# [INSTRUCTIONS FOR THE TASK]
Check each line of the records for "bends"; collect those that have it.

# [PROVIDED RECORDS]

..........

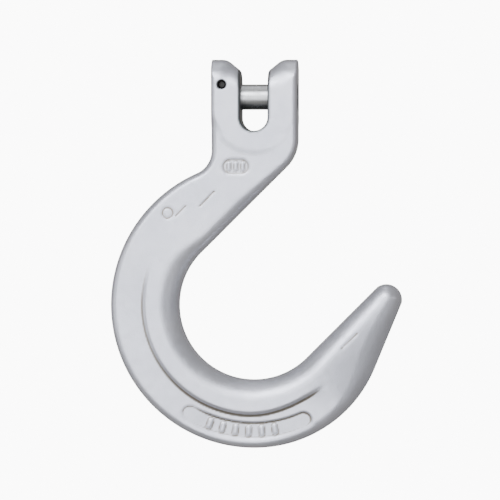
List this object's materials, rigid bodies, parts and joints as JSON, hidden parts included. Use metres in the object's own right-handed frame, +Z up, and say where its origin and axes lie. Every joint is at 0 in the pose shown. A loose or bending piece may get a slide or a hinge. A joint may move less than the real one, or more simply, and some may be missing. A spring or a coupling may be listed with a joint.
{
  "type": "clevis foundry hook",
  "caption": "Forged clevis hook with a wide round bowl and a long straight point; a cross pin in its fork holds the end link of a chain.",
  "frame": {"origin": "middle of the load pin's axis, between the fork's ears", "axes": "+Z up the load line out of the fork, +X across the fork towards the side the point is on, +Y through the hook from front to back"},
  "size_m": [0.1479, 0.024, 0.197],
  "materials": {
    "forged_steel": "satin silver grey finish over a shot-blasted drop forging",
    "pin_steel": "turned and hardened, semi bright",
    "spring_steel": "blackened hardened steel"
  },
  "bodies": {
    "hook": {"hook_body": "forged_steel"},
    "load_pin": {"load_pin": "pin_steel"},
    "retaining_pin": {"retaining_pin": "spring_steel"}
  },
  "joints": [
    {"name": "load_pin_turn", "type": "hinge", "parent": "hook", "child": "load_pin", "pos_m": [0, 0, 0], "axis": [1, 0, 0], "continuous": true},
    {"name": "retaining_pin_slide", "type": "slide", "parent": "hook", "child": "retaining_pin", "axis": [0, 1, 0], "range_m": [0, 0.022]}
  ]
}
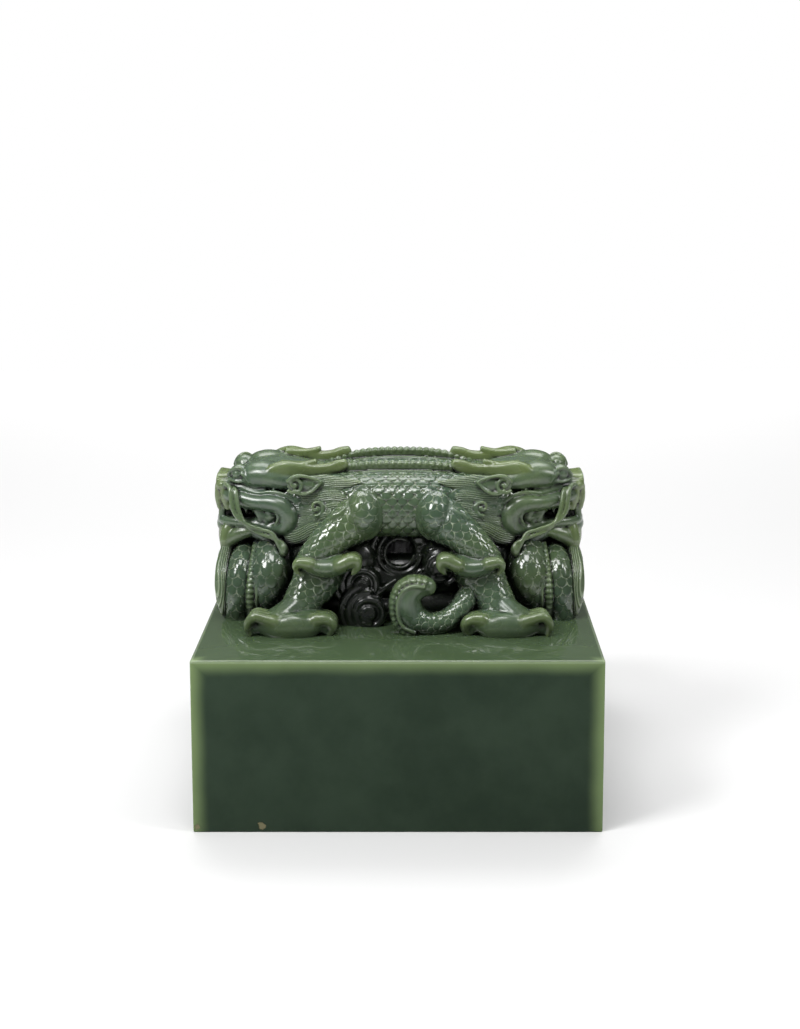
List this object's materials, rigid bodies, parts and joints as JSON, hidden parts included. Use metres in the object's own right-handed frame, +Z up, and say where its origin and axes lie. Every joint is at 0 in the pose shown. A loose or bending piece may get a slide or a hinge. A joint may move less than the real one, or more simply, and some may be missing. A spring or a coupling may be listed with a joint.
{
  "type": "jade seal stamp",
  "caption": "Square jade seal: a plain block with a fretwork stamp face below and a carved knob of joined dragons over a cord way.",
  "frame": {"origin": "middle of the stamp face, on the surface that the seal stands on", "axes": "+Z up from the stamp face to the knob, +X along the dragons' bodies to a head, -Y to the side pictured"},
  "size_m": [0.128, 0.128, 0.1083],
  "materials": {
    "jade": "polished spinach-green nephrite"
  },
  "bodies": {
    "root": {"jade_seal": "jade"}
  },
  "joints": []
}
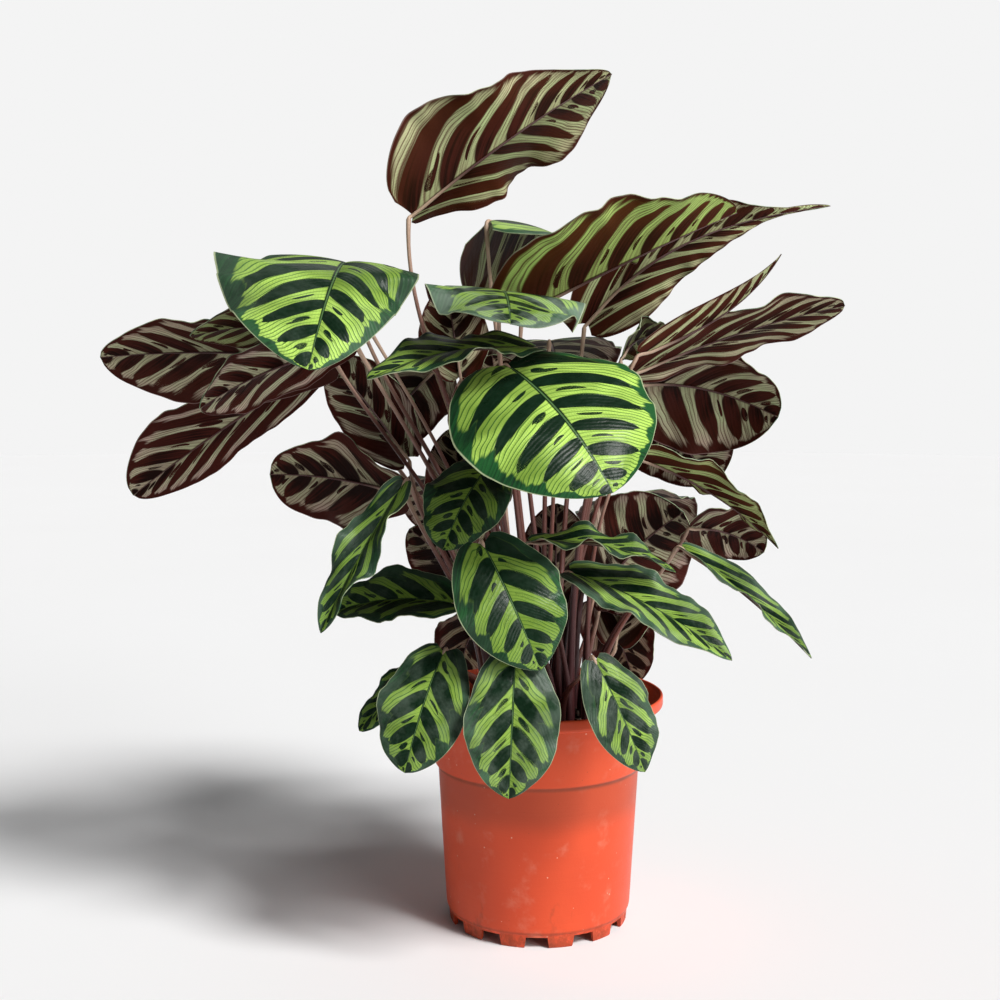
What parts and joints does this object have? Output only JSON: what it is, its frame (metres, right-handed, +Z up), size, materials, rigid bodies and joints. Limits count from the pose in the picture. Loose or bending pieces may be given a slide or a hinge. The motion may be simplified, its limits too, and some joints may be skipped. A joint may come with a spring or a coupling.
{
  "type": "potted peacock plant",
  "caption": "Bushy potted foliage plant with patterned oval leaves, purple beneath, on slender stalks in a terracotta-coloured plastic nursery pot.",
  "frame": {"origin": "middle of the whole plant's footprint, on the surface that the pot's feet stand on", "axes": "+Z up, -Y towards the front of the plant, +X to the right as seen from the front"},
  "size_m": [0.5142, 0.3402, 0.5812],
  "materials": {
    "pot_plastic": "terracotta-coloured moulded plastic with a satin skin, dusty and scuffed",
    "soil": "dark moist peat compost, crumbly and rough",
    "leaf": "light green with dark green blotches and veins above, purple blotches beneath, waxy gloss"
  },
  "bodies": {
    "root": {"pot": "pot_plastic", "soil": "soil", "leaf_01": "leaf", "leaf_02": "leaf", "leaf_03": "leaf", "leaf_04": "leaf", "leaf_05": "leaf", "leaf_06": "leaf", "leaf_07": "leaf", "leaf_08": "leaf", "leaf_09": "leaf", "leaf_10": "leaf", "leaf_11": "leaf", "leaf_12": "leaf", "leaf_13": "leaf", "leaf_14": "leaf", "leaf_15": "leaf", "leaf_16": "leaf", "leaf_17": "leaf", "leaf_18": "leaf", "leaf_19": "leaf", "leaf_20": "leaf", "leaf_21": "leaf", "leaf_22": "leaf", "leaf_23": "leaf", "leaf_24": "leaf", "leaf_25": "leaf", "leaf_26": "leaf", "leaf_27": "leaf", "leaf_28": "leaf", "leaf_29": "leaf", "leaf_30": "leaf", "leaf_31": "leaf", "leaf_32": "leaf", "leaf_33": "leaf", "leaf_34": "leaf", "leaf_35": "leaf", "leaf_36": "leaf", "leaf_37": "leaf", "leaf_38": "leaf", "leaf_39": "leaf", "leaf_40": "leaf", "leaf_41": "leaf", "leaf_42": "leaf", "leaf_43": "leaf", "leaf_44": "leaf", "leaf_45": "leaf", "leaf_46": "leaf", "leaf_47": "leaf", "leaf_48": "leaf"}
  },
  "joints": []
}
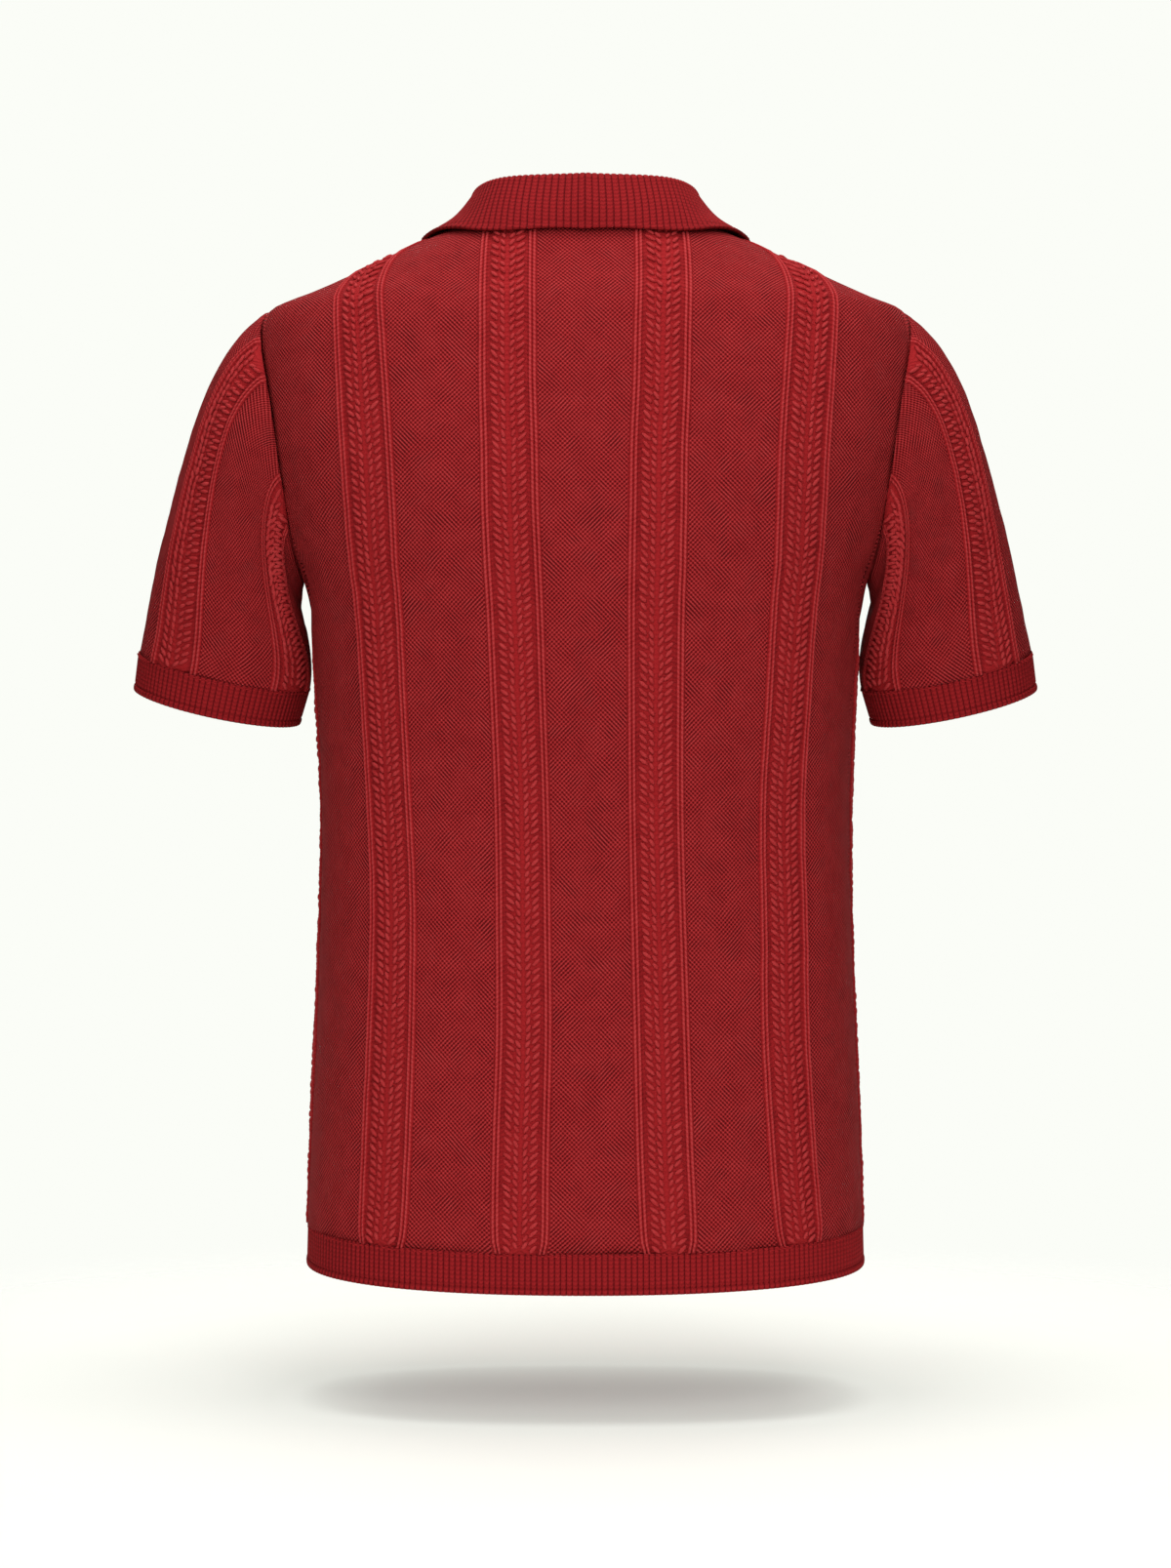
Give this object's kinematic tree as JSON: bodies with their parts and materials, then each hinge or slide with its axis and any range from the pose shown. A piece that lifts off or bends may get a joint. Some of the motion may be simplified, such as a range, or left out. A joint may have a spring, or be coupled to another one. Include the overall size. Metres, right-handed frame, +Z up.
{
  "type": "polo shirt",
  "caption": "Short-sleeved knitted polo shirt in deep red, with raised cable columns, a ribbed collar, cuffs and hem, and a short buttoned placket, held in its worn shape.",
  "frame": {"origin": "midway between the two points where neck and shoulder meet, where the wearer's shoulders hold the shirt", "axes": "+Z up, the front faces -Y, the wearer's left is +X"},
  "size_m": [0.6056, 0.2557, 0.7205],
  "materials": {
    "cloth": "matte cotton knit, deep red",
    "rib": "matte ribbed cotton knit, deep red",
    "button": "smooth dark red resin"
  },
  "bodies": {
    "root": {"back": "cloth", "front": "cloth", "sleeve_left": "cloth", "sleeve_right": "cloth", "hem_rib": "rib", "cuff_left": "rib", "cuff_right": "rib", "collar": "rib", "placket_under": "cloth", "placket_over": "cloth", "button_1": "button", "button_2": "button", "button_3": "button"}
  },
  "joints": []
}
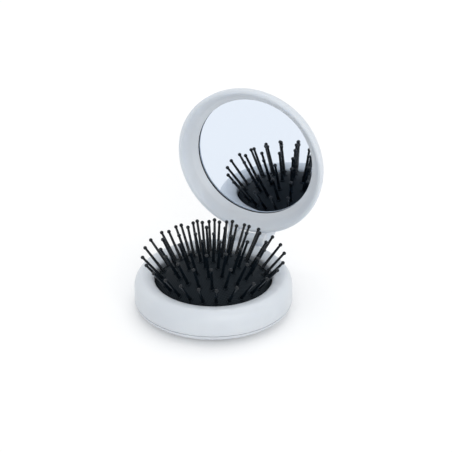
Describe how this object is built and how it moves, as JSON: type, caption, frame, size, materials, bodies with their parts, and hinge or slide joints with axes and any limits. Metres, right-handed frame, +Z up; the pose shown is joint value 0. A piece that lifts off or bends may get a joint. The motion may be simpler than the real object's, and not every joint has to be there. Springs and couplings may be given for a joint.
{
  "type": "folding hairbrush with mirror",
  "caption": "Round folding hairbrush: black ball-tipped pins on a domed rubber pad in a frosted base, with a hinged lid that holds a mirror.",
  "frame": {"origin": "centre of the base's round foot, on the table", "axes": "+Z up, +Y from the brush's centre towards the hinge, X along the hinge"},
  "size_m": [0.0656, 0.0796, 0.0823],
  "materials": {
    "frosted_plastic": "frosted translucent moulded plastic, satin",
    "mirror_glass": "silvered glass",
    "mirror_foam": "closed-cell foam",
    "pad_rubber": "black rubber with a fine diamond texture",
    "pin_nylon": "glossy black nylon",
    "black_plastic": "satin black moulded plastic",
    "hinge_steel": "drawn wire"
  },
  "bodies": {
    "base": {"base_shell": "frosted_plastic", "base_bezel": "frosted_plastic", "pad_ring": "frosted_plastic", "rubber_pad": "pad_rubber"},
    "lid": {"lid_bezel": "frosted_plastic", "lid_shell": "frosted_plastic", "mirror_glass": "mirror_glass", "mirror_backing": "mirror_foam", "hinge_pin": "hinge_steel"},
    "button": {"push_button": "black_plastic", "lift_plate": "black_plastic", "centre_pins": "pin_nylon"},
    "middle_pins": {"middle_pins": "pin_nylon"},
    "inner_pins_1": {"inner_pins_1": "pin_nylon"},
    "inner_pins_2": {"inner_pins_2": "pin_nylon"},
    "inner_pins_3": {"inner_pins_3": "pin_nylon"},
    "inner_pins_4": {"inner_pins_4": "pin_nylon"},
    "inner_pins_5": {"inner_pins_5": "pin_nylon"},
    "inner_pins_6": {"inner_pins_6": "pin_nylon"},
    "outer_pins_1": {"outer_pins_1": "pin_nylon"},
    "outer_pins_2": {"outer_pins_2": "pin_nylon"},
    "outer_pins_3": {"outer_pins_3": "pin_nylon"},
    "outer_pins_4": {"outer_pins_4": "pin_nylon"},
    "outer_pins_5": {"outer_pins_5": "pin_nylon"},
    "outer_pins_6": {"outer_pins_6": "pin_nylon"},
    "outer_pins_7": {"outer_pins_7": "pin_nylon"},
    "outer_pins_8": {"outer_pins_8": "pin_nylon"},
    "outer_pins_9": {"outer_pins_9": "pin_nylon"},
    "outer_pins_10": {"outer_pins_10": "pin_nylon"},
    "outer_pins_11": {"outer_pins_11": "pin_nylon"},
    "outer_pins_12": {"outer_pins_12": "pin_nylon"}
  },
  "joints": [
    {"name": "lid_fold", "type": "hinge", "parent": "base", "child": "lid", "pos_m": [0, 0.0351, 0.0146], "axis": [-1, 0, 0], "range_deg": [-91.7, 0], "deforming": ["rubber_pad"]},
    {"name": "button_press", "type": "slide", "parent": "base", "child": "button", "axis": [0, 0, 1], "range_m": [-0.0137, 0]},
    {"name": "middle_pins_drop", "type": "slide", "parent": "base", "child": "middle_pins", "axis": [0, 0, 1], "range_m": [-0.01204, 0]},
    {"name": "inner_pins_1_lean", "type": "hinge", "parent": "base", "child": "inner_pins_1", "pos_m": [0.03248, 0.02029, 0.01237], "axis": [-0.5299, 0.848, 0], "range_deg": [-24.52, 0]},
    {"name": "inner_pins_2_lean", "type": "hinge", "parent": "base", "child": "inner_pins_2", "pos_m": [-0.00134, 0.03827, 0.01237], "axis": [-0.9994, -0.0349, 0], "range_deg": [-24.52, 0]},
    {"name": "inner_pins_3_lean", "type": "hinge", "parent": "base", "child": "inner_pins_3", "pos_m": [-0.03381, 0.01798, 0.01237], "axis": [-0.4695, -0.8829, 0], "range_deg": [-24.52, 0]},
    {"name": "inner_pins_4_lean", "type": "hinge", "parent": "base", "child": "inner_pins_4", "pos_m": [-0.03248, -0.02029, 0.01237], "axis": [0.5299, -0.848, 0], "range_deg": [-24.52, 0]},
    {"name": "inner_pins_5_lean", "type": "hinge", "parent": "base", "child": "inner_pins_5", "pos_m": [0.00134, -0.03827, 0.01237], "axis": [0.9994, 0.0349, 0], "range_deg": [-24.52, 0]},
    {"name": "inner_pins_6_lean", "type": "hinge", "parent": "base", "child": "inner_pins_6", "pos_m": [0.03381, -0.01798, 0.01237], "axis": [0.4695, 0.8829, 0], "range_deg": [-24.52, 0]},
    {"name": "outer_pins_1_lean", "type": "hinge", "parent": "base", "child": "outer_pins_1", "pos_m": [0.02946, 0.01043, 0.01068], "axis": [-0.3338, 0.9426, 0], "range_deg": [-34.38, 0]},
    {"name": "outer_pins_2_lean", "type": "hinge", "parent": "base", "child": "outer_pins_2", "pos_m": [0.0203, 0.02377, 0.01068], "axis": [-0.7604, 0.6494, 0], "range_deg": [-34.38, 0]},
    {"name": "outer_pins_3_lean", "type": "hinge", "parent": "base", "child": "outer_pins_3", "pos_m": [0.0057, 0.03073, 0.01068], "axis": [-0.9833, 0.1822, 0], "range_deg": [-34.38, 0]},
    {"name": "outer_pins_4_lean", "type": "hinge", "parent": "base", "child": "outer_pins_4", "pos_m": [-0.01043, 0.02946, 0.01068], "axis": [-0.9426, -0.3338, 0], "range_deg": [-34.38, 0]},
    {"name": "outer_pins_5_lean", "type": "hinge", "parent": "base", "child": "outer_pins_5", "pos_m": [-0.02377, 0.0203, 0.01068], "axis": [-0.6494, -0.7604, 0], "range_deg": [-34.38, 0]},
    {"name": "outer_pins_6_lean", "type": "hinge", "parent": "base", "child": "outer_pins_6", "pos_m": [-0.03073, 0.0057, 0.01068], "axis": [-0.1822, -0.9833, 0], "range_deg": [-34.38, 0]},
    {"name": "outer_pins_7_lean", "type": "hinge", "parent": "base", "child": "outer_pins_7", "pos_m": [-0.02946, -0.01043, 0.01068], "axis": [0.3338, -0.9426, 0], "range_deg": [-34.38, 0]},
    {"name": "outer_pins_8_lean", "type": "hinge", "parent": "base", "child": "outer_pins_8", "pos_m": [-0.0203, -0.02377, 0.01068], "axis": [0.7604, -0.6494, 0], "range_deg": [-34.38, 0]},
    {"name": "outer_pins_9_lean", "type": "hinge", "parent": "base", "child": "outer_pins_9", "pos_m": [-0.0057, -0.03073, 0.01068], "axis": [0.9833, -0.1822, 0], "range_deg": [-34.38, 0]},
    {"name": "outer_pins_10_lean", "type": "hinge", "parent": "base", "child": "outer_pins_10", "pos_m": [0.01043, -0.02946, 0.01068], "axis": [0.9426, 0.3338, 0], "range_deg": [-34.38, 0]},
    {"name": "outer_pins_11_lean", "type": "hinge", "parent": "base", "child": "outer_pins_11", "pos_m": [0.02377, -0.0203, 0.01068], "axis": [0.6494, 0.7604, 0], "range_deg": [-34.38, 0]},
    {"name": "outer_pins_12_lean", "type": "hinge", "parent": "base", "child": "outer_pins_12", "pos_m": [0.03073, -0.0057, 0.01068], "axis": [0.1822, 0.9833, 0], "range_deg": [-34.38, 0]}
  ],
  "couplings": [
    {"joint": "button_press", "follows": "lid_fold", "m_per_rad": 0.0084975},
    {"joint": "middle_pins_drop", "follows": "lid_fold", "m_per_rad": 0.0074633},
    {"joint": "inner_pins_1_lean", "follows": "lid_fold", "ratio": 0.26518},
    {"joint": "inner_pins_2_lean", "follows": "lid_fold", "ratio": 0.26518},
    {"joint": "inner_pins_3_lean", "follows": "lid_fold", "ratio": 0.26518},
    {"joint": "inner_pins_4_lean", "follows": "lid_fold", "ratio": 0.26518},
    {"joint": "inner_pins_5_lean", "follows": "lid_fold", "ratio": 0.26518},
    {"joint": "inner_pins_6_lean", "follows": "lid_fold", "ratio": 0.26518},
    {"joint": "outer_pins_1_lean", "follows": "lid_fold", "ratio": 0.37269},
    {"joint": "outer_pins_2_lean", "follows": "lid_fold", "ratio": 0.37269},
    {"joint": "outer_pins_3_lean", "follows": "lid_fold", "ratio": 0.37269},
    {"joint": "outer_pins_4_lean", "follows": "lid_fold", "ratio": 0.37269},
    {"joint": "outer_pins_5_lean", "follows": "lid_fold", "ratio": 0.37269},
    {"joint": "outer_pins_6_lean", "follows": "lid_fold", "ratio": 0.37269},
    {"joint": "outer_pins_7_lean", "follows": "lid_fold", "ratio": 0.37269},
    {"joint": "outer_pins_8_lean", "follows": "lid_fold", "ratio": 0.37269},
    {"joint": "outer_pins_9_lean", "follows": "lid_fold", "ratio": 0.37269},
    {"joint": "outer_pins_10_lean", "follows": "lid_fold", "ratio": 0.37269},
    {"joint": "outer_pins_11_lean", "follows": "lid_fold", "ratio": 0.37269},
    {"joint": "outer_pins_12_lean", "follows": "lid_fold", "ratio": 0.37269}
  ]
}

..........

# [THE RESPONSE]
Give this object's kinematic tree as JSON: bodies with their parts and materials, then each hinge or slide with its axis and any range from the pose shown. A piece that lifts off or bends may get a joint. Some of the motion may be simplified, such as a range, or left out. A joint may have a spring, or be coupled to another one. Include the overall size. Metres, right-handed frame, +Z up.
Describe how this object is built and how it moves, as JSON: type, caption, frame, size, materials, bodies with their parts, and hinge or slide joints with axes and any limits. Metres, right-handed frame, +Z up; the pose shown is joint value 0. A piece that lifts off or bends may get a joint. The motion may be simpler than the real object's, and not every joint has to be there. Springs and couplings may be given for a joint.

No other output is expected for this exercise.